▶ _Exercise task_: From the listing below, copy every line with the word "that".

▶ _Source material_:
■ ■ ■ ■ ■ ■ ■

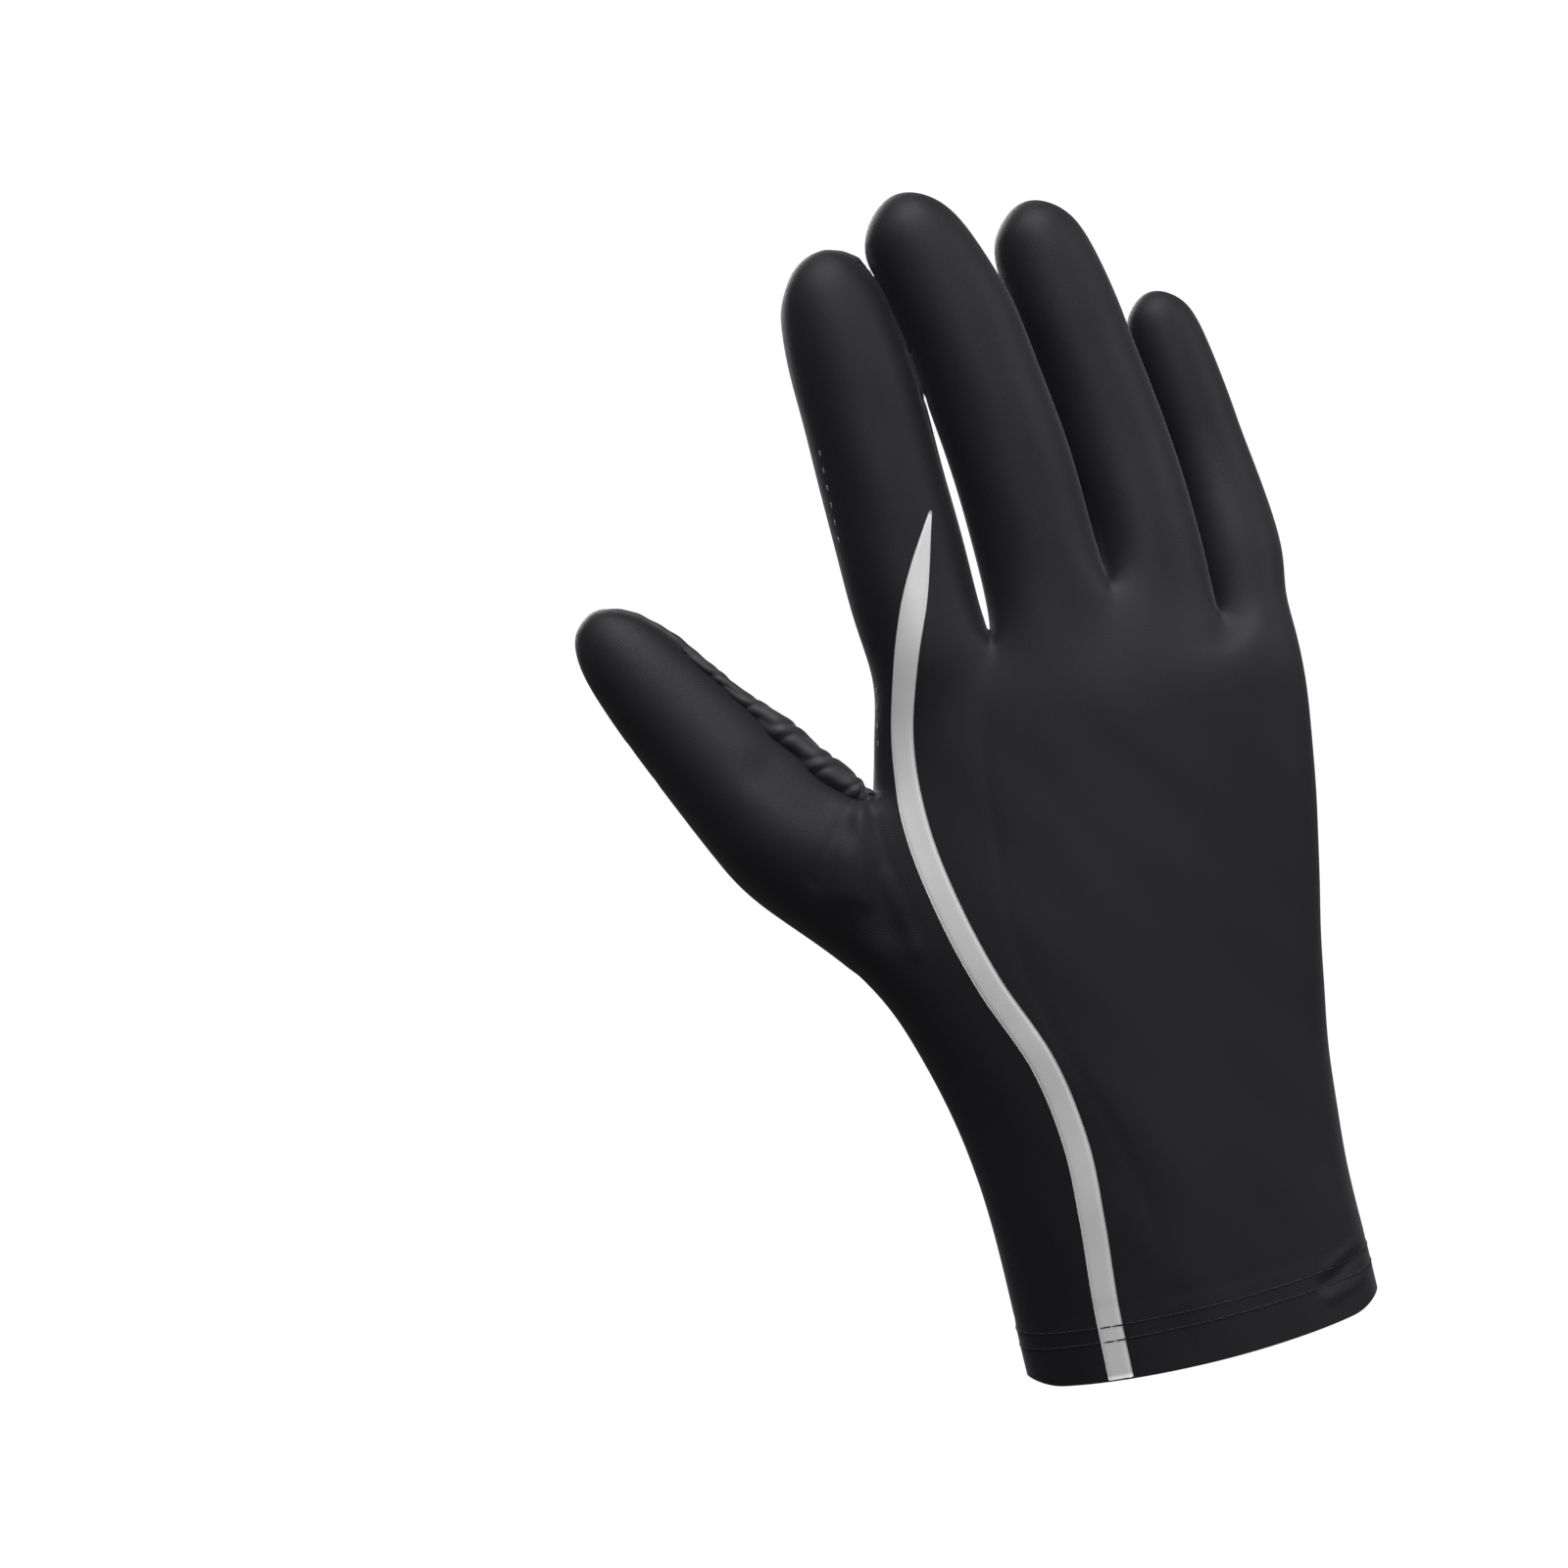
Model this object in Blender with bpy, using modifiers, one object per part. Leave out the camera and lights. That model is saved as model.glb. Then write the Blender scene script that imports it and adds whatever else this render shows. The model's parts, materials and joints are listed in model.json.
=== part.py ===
"""A right-hand sun protection glove of thin stretch cloth, standing on its cuff.

The origin is the middle of the wrist opening. +Z runs up the hand to the fingertips,
-Y is the back of the hand and -X is the thumb's side. Units are metres.

One coarse cage has the form of the whole glove. Subdivision Surface rounds it into a skin, and each
cloth piece is the share of that skin between its seams, given its own wall.
"""

from collections import namedtuple
from math import acos, cos, pi, radians, sin

import bmesh
import bpy
import numpy as np
from mathutils import Vector
from mathutils.bvhtree import BVHTree

mm = 0.001

# Hand
cuff_width = 70 * mm
cuff_depth = 42 * mm
palm_width = 86 * mm
palm_depth = 29 * mm
palm_height = 145 * mm
hem_height = 12 * mm

# Fingers
finger_length = 86.5 * mm
finger_width = 0.2837 * palm_width
index_opening_length = 26 * mm
index_hem_height = 5 * mm

# Thumb
thumb_length = 67 * mm
thumb_width = 29 * mm
thumb_lean = radians(29.5)
thumb_swing = radians(12)
thumb_opening_length = 28 * mm
thumb_hem_height = 7 * mm

# Cloth
cloth = 1.2 * mm
hem_cloth = 2.0 * mm
seam_gap = 0.3 * mm
stripe_width = 5 * mm
stripe_cloth = 0.5 * mm
stripe_gap = 0.5 * mm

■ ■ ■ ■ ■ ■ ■

▶ _Reply to the exercise_:
Model this object in Blender with bpy, using modifiers, one object per part. Leave out the camera and lights. That model is saved as model.glb. Then write the Blender scene script that imports it and adds whatever else this render shows. The model's parts, materials and joints are listed in model.json.
cloth piece is the share of that skin between its seams, given its own wall.